[start]

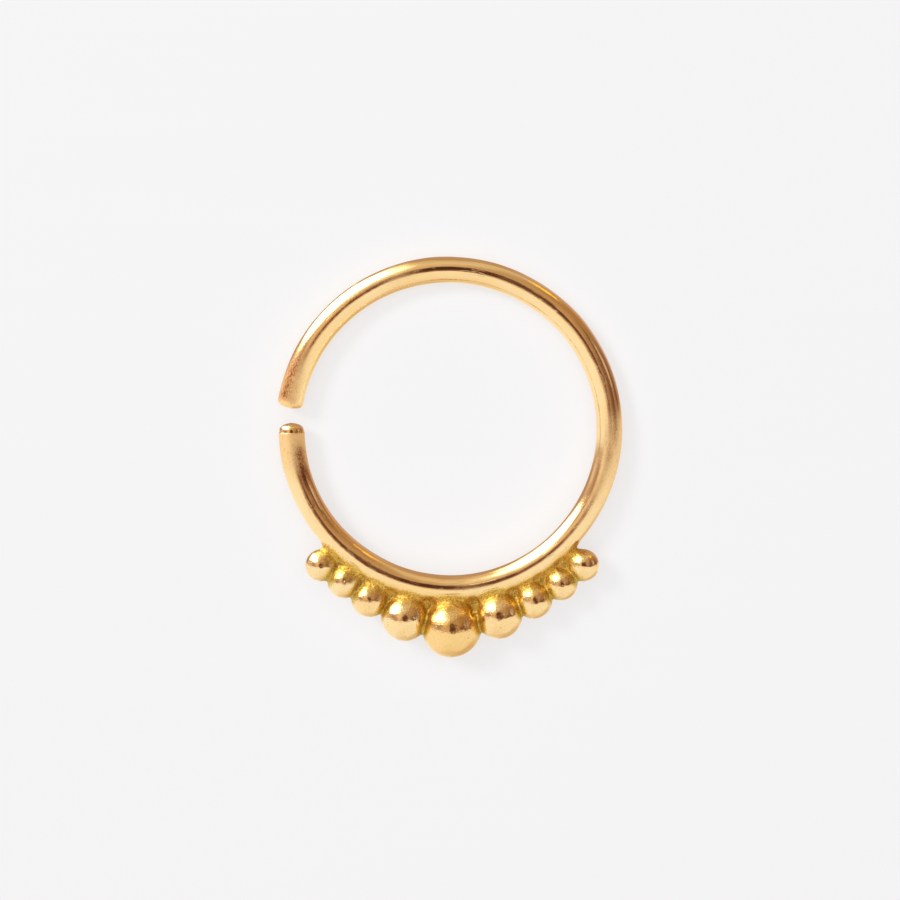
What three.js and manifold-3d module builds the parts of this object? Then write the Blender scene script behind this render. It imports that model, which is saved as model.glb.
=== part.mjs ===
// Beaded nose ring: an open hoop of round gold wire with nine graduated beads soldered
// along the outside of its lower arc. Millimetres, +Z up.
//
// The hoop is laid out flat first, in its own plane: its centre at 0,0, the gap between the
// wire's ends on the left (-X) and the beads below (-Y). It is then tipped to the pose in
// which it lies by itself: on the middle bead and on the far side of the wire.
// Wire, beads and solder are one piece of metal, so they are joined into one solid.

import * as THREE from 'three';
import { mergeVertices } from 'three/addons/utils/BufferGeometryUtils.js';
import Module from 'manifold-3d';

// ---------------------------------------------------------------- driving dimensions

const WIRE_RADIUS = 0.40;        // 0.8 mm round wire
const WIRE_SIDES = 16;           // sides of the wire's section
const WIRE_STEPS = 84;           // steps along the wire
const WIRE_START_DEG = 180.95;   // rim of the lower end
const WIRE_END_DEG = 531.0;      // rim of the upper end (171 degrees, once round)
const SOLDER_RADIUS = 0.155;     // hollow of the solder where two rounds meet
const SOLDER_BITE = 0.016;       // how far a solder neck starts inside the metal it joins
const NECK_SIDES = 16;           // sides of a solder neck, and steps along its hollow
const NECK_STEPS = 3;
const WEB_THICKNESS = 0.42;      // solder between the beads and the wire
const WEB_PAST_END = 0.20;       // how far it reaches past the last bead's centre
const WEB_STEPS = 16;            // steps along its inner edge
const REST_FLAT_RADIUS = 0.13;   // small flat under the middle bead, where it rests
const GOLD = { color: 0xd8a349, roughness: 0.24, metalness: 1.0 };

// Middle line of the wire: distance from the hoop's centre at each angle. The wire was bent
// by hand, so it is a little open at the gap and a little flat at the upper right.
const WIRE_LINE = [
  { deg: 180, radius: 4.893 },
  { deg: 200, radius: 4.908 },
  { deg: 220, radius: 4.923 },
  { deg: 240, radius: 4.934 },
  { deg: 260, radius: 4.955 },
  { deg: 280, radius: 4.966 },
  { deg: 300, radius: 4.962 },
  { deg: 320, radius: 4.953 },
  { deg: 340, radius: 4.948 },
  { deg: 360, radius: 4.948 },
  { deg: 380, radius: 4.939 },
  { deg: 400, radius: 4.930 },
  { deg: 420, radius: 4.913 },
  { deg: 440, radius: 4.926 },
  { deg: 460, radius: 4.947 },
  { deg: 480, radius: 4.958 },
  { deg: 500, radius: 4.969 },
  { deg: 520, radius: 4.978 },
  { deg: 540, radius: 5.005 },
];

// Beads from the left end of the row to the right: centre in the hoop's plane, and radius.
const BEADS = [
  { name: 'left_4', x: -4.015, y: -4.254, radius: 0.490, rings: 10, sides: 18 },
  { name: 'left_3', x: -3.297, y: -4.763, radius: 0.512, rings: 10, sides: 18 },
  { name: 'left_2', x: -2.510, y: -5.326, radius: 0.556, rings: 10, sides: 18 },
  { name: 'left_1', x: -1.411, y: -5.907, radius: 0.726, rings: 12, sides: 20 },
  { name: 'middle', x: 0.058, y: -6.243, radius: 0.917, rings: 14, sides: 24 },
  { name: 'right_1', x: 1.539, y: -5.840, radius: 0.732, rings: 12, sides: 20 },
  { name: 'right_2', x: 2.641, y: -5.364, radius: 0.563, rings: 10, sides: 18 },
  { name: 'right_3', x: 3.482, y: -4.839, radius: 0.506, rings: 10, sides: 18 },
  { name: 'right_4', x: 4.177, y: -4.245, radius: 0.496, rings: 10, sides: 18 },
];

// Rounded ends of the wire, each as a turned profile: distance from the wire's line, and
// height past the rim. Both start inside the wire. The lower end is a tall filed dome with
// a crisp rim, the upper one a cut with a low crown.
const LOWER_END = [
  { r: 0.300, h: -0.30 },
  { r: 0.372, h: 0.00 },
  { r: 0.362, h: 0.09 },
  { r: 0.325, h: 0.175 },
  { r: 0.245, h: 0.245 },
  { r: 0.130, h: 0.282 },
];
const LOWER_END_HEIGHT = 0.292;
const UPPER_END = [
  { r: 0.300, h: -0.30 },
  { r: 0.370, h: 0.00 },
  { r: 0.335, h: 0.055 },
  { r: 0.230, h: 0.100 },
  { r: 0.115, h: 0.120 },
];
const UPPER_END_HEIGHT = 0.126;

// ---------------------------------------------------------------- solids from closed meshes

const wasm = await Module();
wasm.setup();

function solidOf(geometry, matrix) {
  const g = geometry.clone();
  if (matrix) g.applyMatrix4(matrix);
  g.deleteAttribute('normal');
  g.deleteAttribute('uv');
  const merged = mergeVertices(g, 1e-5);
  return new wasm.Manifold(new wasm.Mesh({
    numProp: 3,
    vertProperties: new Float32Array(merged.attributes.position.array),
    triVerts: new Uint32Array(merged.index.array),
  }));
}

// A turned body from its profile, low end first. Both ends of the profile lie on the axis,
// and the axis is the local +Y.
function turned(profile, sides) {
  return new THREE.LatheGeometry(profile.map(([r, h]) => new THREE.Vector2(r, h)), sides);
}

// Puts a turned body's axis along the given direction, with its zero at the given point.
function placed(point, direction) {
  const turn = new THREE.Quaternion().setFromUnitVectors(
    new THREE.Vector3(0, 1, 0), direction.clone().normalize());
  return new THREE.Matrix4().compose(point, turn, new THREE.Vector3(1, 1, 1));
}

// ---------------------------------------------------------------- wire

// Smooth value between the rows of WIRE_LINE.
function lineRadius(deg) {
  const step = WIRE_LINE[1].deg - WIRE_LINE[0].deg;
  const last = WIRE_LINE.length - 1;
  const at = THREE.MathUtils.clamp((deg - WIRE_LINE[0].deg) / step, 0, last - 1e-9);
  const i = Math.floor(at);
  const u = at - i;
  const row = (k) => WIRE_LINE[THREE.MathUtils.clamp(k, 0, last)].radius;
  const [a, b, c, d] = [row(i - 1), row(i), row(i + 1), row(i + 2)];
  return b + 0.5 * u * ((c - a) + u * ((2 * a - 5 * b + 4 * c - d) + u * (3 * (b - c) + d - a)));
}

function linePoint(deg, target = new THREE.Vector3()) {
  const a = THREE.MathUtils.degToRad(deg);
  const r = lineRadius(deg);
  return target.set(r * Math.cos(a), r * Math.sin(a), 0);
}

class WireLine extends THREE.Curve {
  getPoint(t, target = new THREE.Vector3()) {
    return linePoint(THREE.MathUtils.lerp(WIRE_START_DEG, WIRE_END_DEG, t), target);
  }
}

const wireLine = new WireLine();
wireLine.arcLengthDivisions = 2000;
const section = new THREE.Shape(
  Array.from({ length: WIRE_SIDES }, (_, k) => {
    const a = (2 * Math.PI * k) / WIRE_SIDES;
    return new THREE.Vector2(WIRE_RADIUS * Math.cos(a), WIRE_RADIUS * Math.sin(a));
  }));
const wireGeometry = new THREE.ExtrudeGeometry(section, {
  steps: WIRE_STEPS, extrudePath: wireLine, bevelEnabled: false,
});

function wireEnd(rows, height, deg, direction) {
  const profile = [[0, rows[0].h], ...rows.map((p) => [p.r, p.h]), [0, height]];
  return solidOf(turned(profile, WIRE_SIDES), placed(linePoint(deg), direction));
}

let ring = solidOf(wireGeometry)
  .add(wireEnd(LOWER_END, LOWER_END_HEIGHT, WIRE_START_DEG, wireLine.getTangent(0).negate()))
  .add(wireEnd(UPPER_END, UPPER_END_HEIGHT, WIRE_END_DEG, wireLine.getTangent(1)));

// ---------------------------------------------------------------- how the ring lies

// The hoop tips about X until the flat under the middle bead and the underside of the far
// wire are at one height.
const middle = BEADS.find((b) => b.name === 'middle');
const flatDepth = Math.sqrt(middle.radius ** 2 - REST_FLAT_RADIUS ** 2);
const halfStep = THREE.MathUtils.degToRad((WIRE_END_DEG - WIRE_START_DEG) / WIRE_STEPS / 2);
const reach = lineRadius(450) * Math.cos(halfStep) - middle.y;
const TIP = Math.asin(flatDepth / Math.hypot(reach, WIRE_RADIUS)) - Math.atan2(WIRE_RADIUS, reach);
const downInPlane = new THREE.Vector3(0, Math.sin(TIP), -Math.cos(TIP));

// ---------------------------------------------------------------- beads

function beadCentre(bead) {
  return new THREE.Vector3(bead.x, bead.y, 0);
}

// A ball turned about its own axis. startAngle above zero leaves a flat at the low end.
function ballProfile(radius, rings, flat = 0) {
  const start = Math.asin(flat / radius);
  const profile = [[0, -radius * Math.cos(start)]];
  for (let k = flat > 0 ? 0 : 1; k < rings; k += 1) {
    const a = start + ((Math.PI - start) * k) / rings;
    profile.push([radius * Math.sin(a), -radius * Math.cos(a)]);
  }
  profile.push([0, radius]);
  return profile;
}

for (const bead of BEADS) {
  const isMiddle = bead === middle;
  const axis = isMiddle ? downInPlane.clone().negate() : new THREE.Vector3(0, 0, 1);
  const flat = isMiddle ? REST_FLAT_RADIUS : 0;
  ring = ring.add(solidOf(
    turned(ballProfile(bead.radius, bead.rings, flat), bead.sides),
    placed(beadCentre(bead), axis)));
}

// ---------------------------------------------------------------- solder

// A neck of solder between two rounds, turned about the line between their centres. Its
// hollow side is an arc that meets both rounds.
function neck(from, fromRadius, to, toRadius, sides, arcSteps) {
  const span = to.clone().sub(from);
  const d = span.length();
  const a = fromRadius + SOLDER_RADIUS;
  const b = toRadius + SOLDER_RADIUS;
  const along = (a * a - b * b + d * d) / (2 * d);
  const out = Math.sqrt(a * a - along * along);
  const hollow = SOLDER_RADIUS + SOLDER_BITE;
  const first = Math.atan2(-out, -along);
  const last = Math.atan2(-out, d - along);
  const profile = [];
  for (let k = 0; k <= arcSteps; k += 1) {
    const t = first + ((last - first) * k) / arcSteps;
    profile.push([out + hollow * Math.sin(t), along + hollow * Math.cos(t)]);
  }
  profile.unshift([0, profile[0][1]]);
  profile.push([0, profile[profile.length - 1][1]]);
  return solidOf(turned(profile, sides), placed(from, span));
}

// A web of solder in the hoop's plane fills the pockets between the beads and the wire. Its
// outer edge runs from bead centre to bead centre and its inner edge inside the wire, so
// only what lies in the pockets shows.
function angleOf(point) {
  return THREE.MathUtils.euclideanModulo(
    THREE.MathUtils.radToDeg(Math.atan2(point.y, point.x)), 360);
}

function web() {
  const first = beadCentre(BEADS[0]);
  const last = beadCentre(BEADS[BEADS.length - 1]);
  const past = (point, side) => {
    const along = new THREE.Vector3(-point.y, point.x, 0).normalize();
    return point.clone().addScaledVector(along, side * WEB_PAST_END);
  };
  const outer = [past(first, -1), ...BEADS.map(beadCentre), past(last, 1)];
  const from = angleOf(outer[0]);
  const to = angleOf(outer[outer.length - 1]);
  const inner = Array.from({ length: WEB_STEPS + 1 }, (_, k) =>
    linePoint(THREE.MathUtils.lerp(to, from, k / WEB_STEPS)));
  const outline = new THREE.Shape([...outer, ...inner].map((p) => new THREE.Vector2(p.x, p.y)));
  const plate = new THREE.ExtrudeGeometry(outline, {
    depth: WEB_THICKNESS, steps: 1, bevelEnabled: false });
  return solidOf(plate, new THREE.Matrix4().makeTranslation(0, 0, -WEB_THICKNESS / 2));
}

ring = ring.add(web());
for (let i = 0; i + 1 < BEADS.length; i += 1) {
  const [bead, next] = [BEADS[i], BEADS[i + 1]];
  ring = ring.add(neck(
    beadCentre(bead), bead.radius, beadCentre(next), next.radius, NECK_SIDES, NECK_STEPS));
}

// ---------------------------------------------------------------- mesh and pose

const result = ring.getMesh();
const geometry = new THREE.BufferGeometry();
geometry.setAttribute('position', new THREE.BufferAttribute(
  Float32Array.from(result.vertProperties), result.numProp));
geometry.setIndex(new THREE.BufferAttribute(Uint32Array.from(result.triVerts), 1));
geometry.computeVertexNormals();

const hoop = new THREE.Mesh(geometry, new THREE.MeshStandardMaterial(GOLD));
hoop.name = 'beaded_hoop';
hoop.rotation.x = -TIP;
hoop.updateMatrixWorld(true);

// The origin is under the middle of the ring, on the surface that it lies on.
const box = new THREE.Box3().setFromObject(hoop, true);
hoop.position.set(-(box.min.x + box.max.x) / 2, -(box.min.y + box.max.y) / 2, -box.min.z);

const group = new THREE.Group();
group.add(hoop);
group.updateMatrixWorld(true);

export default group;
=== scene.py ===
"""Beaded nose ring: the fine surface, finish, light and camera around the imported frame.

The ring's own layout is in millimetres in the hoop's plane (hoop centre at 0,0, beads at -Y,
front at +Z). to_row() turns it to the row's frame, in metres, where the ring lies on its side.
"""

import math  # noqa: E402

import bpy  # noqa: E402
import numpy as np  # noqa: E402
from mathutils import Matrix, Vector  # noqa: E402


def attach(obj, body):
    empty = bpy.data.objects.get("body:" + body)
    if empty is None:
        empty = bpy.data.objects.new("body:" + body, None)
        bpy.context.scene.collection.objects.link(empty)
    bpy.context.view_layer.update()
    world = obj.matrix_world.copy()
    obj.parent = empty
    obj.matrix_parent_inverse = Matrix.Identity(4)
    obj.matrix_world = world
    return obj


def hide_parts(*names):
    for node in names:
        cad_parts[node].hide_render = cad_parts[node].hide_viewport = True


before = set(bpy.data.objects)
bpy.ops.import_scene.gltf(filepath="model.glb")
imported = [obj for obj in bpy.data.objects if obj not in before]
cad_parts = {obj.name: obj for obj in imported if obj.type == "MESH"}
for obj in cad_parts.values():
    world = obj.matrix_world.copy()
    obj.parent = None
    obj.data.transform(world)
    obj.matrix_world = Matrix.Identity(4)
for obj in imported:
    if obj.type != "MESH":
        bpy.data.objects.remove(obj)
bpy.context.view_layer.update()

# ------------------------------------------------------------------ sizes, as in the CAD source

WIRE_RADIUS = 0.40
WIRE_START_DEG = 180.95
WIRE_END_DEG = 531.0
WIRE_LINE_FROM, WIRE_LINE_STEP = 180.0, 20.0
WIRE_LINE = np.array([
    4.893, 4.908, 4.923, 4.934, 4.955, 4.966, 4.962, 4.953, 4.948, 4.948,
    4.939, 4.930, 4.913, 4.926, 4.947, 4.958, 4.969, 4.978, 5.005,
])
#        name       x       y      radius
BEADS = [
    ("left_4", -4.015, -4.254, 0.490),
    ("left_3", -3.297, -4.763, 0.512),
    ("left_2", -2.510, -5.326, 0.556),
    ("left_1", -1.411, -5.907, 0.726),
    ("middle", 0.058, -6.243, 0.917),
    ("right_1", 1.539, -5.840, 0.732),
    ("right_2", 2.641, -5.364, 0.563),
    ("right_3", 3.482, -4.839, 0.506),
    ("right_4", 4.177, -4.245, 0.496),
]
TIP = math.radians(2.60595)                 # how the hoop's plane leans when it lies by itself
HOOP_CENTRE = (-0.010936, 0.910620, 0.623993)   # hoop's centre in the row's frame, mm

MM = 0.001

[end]
[start]

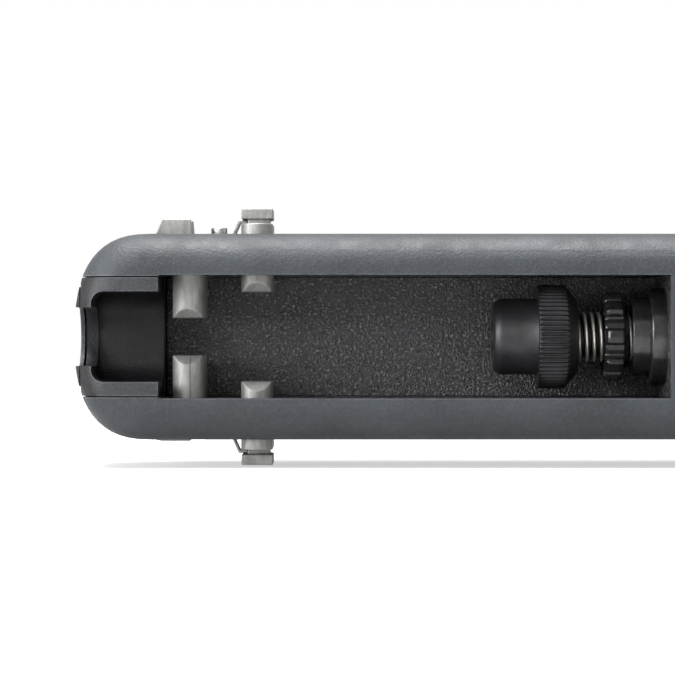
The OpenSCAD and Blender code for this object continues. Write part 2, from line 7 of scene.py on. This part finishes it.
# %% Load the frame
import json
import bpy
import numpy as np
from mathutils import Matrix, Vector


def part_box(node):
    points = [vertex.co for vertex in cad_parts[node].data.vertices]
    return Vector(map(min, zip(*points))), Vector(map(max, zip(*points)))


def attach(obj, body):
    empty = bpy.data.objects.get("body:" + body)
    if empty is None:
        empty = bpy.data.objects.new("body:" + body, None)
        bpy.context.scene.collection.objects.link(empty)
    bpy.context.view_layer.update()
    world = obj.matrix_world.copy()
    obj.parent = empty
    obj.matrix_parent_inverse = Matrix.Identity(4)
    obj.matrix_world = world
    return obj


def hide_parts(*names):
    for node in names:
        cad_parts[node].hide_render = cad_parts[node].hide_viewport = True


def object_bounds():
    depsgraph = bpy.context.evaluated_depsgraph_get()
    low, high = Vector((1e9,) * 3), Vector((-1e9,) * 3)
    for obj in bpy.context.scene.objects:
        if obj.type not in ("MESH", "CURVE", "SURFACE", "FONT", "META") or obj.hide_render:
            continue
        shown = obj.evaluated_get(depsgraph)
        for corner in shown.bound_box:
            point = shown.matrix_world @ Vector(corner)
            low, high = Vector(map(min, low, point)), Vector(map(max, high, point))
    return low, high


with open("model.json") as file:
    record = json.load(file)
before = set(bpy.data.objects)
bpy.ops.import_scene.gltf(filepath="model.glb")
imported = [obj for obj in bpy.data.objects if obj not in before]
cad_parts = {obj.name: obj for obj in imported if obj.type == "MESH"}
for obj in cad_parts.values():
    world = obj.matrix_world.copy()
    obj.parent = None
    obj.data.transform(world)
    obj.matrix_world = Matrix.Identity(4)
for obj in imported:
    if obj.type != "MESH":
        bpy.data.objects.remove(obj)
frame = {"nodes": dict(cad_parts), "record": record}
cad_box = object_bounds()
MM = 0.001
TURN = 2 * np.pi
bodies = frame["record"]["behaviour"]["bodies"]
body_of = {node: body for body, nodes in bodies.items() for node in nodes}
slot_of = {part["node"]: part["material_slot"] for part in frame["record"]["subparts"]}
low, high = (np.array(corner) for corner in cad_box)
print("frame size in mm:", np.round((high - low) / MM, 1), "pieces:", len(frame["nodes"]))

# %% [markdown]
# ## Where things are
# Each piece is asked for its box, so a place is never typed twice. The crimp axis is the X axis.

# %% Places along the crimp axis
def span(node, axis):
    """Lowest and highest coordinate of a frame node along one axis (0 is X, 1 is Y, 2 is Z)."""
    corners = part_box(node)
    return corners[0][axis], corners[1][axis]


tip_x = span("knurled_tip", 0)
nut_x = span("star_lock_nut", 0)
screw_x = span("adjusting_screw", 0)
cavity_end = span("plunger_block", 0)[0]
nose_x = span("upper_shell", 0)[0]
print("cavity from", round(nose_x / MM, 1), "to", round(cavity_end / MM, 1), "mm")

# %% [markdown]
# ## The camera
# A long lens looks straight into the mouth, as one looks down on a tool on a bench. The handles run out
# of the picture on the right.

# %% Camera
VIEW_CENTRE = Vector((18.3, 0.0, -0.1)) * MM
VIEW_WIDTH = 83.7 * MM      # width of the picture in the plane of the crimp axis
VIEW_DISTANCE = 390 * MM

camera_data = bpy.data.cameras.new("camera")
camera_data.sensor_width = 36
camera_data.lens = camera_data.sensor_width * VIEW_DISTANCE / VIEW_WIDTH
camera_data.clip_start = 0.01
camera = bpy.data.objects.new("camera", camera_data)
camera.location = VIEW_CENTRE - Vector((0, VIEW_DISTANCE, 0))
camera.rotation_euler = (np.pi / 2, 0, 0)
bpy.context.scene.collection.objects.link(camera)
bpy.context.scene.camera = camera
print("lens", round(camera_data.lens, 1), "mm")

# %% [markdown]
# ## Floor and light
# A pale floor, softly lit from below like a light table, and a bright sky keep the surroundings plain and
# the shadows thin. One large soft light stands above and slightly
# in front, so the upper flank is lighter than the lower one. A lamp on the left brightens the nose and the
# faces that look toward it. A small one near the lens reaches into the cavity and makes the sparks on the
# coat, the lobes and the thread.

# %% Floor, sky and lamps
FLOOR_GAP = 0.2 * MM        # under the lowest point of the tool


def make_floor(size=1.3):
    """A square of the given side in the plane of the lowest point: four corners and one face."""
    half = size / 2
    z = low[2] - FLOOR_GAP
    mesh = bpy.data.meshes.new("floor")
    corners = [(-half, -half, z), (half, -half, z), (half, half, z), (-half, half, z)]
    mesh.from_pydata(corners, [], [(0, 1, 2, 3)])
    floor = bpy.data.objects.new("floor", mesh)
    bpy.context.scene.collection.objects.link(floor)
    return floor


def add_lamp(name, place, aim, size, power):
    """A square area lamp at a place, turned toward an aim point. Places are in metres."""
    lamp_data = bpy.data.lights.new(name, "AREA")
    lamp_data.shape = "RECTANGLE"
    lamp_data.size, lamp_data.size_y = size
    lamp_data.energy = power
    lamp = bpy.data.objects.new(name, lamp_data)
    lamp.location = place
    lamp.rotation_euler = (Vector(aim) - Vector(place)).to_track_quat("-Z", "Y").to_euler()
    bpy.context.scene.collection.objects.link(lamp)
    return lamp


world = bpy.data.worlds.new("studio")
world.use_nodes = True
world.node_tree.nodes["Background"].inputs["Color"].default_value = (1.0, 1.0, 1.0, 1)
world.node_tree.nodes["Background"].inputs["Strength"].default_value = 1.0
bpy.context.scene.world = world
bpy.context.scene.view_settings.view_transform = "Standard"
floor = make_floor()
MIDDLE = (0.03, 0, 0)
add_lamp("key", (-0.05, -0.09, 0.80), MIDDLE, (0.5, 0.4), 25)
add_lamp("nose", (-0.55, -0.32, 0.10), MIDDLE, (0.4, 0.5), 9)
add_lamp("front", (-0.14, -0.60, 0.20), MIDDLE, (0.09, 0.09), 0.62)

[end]

▶ **AIM OF THE TASK**: Within the listing above, locate the line containing "it lies on." and the line containing "the imported frame.". Reproduce those two lines and all lines between them exactly, with nothing added.

▶ **COMPLETE OUTPUT**:
// The origin is under the middle of the ring, on the surface that it lies on.
const box = new THREE.Box3().setFromObject(hoop, true);
hoop.position.set(-(box.min.x + box.max.x) / 2, -(box.min.y + box.max.y) / 2, -box.min.z);

const group = new THREE.Group();
group.add(hoop);
group.updateMatrixWorld(true);

export default group;
=== scene.py ===
"""Beaded nose ring: the fine surface, finish, light and camera around the imported frame.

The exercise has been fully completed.